— Start —

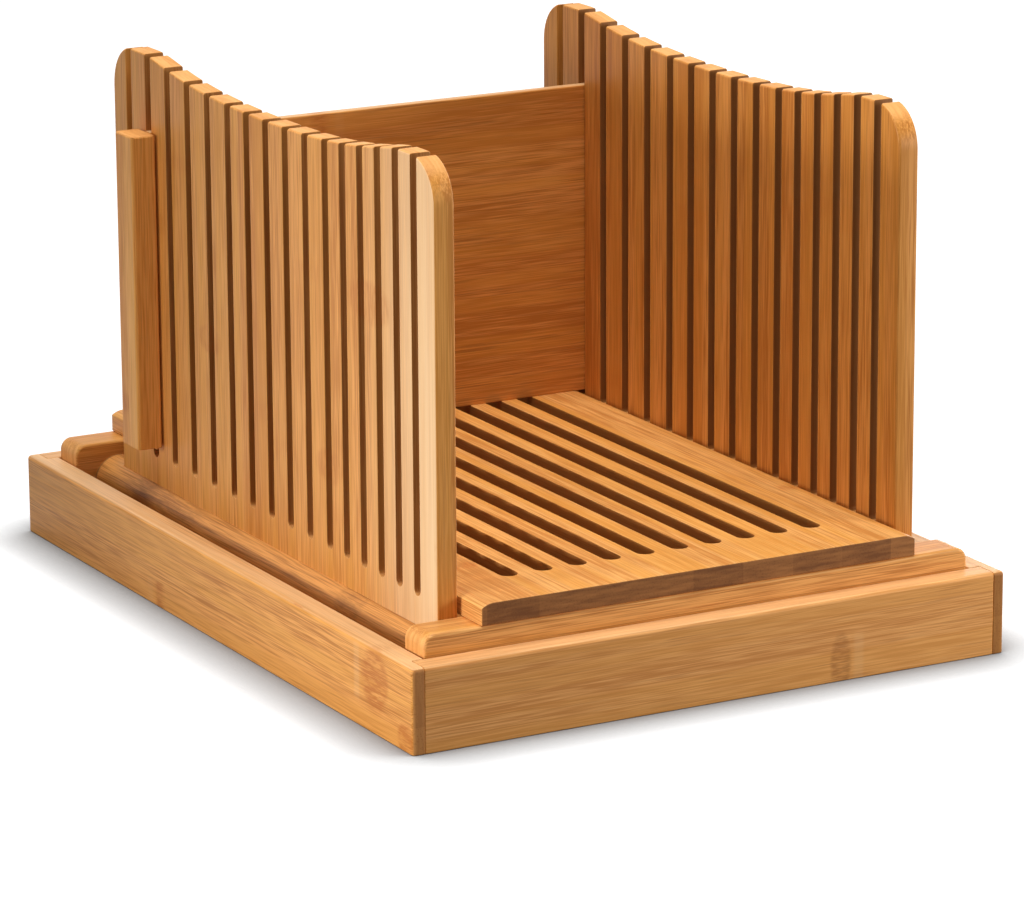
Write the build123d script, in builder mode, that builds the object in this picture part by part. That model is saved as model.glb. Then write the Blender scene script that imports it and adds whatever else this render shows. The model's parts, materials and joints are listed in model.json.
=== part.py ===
from build123d import *
import math
import os

os.makedirs("parts", exist_ok=True)

# Bread slicer of bamboo: a crumb tray, a slotted floor on two crossbars, two comb-like knife
# guides on turning rails, and a lift-out stop that stands in one pair of the guides' slots.
# Millimetres. +X across, +Y from the open front to the back, +Z up.
# The origin is on the bench, under the middle of the tray.

# Crumb tray: four boards with lapped corners, and a thin panel in their grooves
tray_width = 241.0
tray_length = 325.0
tray_height = 30.8
tray_wall = 9.5
lap_depth = 4.75  # end grain of a side board that shows at the front and the back
tray_edge_round = 1.6
tray_inner_round = 0.8
panel_thickness = 4.0
panel_recess = 2.0  # underside of the panel above the bench
panel_groove = 4.0
panel_slack = 0.3  # room for the panel to swell, at each edge

# Base: two crossbars stand in the tray and carry the slotted floor
base_clearance = 0.4  # between the base and the tray's walls
crossbar_depth = 15.0
crossbar_height = 32.6
crossbar_end_round = 4.5
crossbar_edge_chamfer = 0.7
floor_thickness = 8.0
floor_edge_run = 4.8  # the long top edges fall away over this width
floor_edge_drop = 1.6
crumb_slots = 10
crumb_slot_width = 6.8
crumb_slot_pitch = 13.8
crumb_slot_margin = 25.6  # solid board left at each end

# Countersunk screws that hold the floor, up through the crossbars
screws_per_crossbar = 2
screw_spacing = 120.0
screw_radius = 1.9
screw_bite = 5.5  # in the floor board
screw_point = 3.0
screw_head_radius = 3.6
screw_head_angle = 90.0
screw_head_recess = 0.4  # below the crossbar's underside
screw_clearance = 0.05

# Guides: a slotted board standing in a round rail that turns on end pins
rail_side_gap = 7.3  # from a rail to the crossbars' ends
guide_gap = 1.1  # between a guide and the floor board
guide_thickness = 8.0
guide_edge_chamfer = 0.5
guide_rise = 152.4  # top shoulders above the floor
guide_corner = 16.0
guide_shoulder = 9.6
guide_dip = 7.9  # how far the top edge sags between its shoulders
dip_shoulder_pull = 0.14  # how long the dip's curve hugs a shoulder, as a share of its half span
dip_floor_pull = 0.73  # how long it hugs its lowest point
guide_front_margin = 14.8  # front edge to the first slot's centre
guide_rear_margin = 13.6
slot_width = 4.6
slot_below_floor = 3.3  # slots end this far under the floor's top
slice_zones = ((13.4, 5), (15.7, 5), (17.1, 5))  # slice thickness and count, from the front
rail_radius = 10.0
rail_axis_height = 17.6  # above the tray's panel
rail_end_gap = 0.4
rail_chamfer = 1.0
foot_depth = 6.0  # how deep a guide stands in its rail
pin_radius = 3.0
pin_in_rail = 12.0
pin_hole_depth = 9.0  # in a crossbar
pin_end_gap = 0.6
pin_glue_gap = 0.05
pin_running_gap = 0.08

# Stop: a plate through one pair of slots, tenoned into a batten outside each guide
stop_slot_index = -2  # the second pair of slots from the rear
stop_thickness = 4.0
stop_height = 123.2
stop_edge_round = 0.8
batten_gap = 0.6  # between a batten and its guide
batten_thickness = 10.0
batten_width = 15.0
batten_above_floor = 2.2
batten_edge_round = 1.2
batten_top_chamfer = 0.6
tenon_depth = 6.0
tenon_shoulder = 8.0

# Places worked out from the sizes above
tray_x = tray_width / 2
tray_y = tray_length / 2
tray_inner_x = tray_x - tray_wall
tray_inner_y = tray_y - tray_wall
panel_top = panel_recess + panel_thickness
crossbar_x = tray_inner_x - base_clearance
crossbar_outer_y = tray_inner_y - base_clearance
crossbar_mid_y = crossbar_outer_y - crossbar_depth / 2
crossbar_inner_y = crossbar_outer_y - crossbar_depth
crossbar_top = panel_top + crossbar_height
guide_x = crossbar_x - rail_side_gap - rail_radius
floor_x = guide_x - guide_thickness / 2 - guide_gap
floor_top = crossbar_top + floor_thickness
screw_z = panel_top + screw_head_recess
screw_taper = (screw_head_radius - screw_radius) / math.tan(math.radians(screw_head_angle / 2))
screw_xs = [screw_spacing * (n - (screws_per_crossbar - 1) / 2) for n in range(screws_per_crossbar)]
guide_top = floor_top + guide_rise
rail_z = panel_top + rail_axis_height
rail_y = crossbar_inner_y - rail_end_gap
foot_z = rail_z + rail_radius - foot_depth
slot_bottom = floor_top - slot_below_floor
guide_front = -rail_y
slot_ys = [guide_front + guide_front_margin]
for slice_thickness, slice_count in slice_zones:
    for _ in range(slice_count):
        slot_ys.append(slot_ys[-1] + slice_thickness)
guide_rear = slot_ys[-1] + guide_rear_margin
guide_mid_y = (guide_front + guide_rear) / 2
stop_y = slot_ys[stop_slot_index]
stop_top = floor_top + stop_height
batten_x = guide_x + guide_thickness / 2 + batten_gap
batten_bottom = floor_top + batten_above_floor
tenon_bottom = batten_bottom + tenon_shoulder
tenon_top = stop_top - tenon_shoulder

# ---- Crumb tray
for side, label in ((-1, "tray_left_side"), (1, "tray_right_side")):
    outward = Axis((0, 0, 0), (side, 0, 0))
    with BuildPart() as tray_side:
        with BuildSketch():
            with Locations((side * (tray_x - tray_wall / 2), 0)):
                Rectangle(tray_wall, tray_length)
            rabbet_x = side * (tray_x - (lap_depth + tray_wall) / 2)
            rabbet_y = tray_y - tray_wall / 2
            with Locations((rabbet_x, rabbet_y), (rabbet_x, -rabbet_y)):
                Rectangle(tray_wall - lap_depth, tray_wall, mode=Mode.SUBTRACT)
        extrude(amount=tray_height)
        with BuildSketch(Plane.XY.offset(panel_recess)):
            with Locations((side * (tray_inner_x + panel_groove / 2), 0)):
                Rectangle(panel_groove, tray_length)
        extrude(amount=panel_thickness, mode=Mode.SUBTRACT)
        outer_edges = tray_side.faces().sort_by(outward)[-1].edges().sort_by(Axis.Z)
        end_edges = tray_side.faces().sort_by(Axis.Z)[-1].edges().filter_by(Axis.X).sort_by(Axis.Y)
        fillet([*outer_edges[1:], end_edges[0], end_edges[-1]], tray_edge_round)
        long_edges = tray_side.faces().sort_by(Axis.Z)[-1].edges().filter_by(Axis.Y)
        fillet(long_edges.sort_by(outward)[0], tray_inner_round)
    tray_side.part.label = label
    export_step(tray_side.part, f"parts/{label}.step")

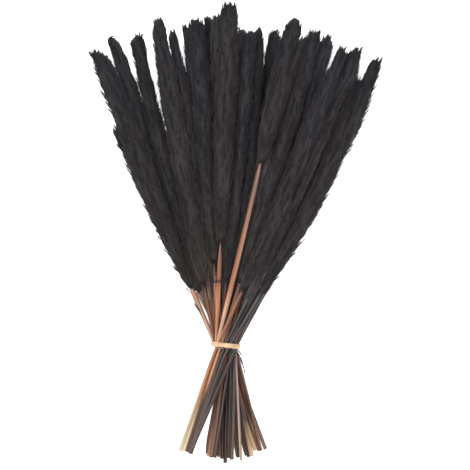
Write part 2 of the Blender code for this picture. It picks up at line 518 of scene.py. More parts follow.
HAIR_FINISHES = {
    HairDye.UMBER: HairFinish(dye(33, 30, 30), dye(46, 42, 42), dye(60, 55, 55), dye(86, 80, 77)),
    HairDye.BROWN: HairFinish(dye(30, 28, 29), dye(42, 39, 40), dye(56, 53, 54), dye(79, 73, 73)),
    HairDye.BLACK: HairFinish(dye(26, 25, 27), dye(37, 35, 37), dye(50, 47, 49), dye(70, 66, 68)),
}
CANE_FINISHES = {
    CaneDye.APRICOT: CaneFinish(
        dye(238, 222, 186), dye(236, 180, 140), dye(255, 232, 196), dye(214, 156, 120), dye(120, 97, 86),
        dye(186, 124, 90),
    ),
    CaneDye.STRAW: CaneFinish(
        dye(238, 222, 186), dye(234, 178, 138), dye(196, 140, 108), dye(112, 76, 60), dye(80, 58, 52),
        dye(120, 74, 54),
    ),
    CaneDye.AMBER: CaneFinish(
        dye(196, 150, 110), dye(104, 66, 50), dye(236, 180, 144), dye(196, 132, 100), dye(112, 86, 76),
        dye(150, 88, 64), 0.094,
    ),
    CaneDye.ROSE: CaneFinish(
        dye(150, 118, 96), dye(96, 64, 52), dye(190, 128, 100), dye(170, 120, 98), dye(118, 88, 78),
        dye(130, 80, 62), 0.078,
    ),
    CaneDye.MAUVE: CaneFinish(
        dye(80, 58, 43), dye(210, 152, 114), dye(190, 130, 98), dye(104, 74, 62), dye(90, 68, 64),
        dye(96, 64, 54),
    ),
    CaneDye.BLUSH: CaneFinish(
        dye(206, 182, 162), dye(180, 156, 142), dye(160, 130, 114), dye(130, 98, 84), dye(110, 84, 74),
        dye(150, 118, 104),
    ),
    CaneDye.RUST: CaneFinish(
        dye(156, 118, 90), dye(104, 68, 51), dye(112, 76, 58), dye(100, 70, 56), dye(74, 54, 48),
        dye(74, 46, 37),
    ),
    CaneDye.TAN: CaneFinish(
        dye(220, 188, 148), dye(78, 59, 49), dye(98, 70, 56), dye(100, 78, 66), dye(58, 48, 46),
        dye(56, 40, 35),
    ),
    CaneDye.OLIVE: CaneFinish(
        dye(150, 124, 86), dye(84, 60, 48), dye(112, 80, 62), dye(104, 84, 70), dye(62, 54, 50),
        dye(58, 41, 35),
    ),
    CaneDye.BARK: CaneFinish(
        dye(116, 90, 64), dye(86, 57, 45), dye(118, 76, 59), dye(98, 70, 57), dye(60, 46, 42),
        dye(46, 31, 27),
    ),
    CaneDye.CORK: CaneFinish(
        dye(150, 120, 104), dye(96, 64, 52), dye(198, 158, 134), dye(172, 138, 116), dye(84, 70, 64),
        dye(86, 58, 48),
    ),
    CaneDye.SEPIA: CaneFinish(
        dye(84, 67, 58), dye(66, 50, 43), dye(84, 60, 50), dye(74, 58, 51), dye(52, 44, 42), dye(46, 34, 30),
    ),
    CaneDye.SLATE: CaneFinish(
        dye(76, 58, 46), dye(64, 49, 41), dye(46, 41, 40), dye(46, 43, 44), dye(38, 36, 38), dye(84, 76, 76),
    ),
    CaneDye.BLACK: CaneFinish(
        dye(70, 53, 45), dye(44, 34, 30), dye(42, 33, 30), dye(44, 38, 37), dye(38, 34, 35), dye(72, 60, 56),
    ),
}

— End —

* **AIM**: Return exactly the lines from the beginning of the data above through the one containing "# The origin", please. Include both end lines and add nothing else.

* **TASK RESULT**:
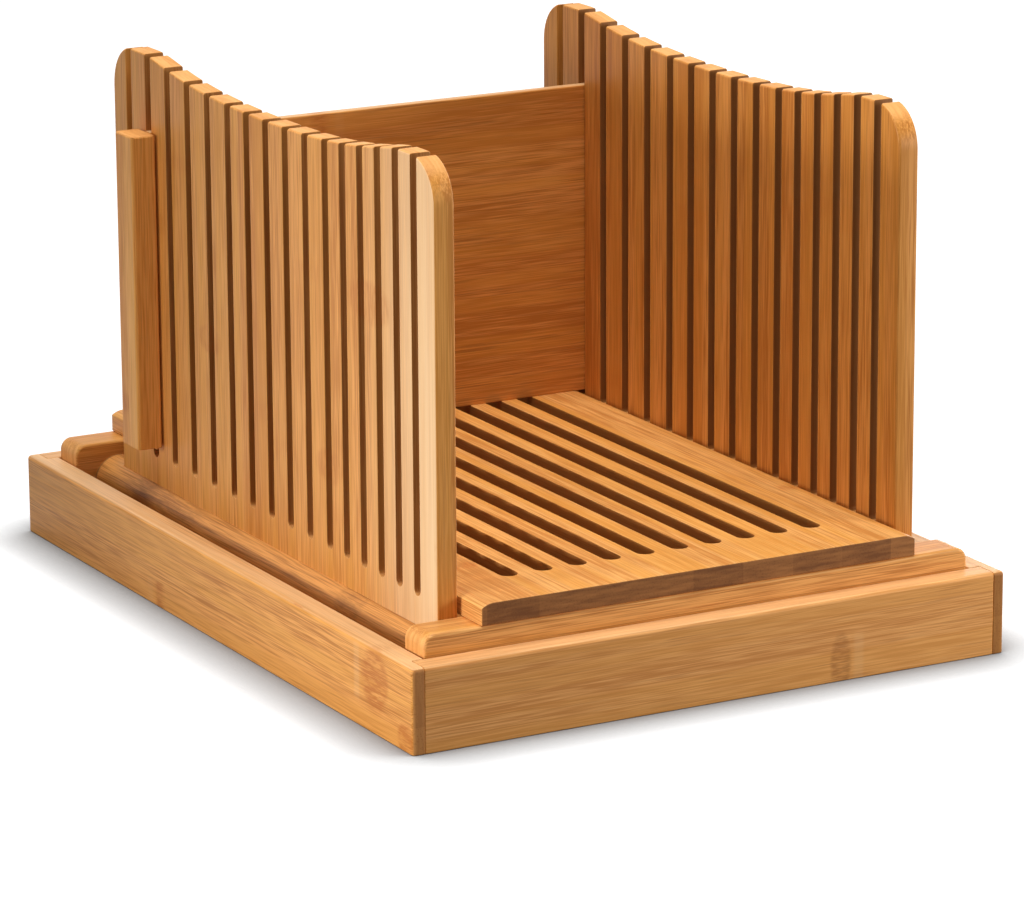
Write the build123d script, in builder mode, that builds the object in this picture part by part. That model is saved as model.glb. Then write the Blender scene script that imports it and adds whatever else this render shows. The model's parts, materials and joints are listed in model.json.
=== part.py ===
from build123d import *
import math
import os

os.makedirs("parts", exist_ok=True)

# Bread slicer of bamboo: a crumb tray, a slotted floor on two crossbars, two comb-like knife
# guides on turning rails, and a lift-out stop that stands in one pair of the guides' slots.
# Millimetres. +X across, +Y from the open front to the back, +Z up.
# The origin is on the bench, under the middle of the tray.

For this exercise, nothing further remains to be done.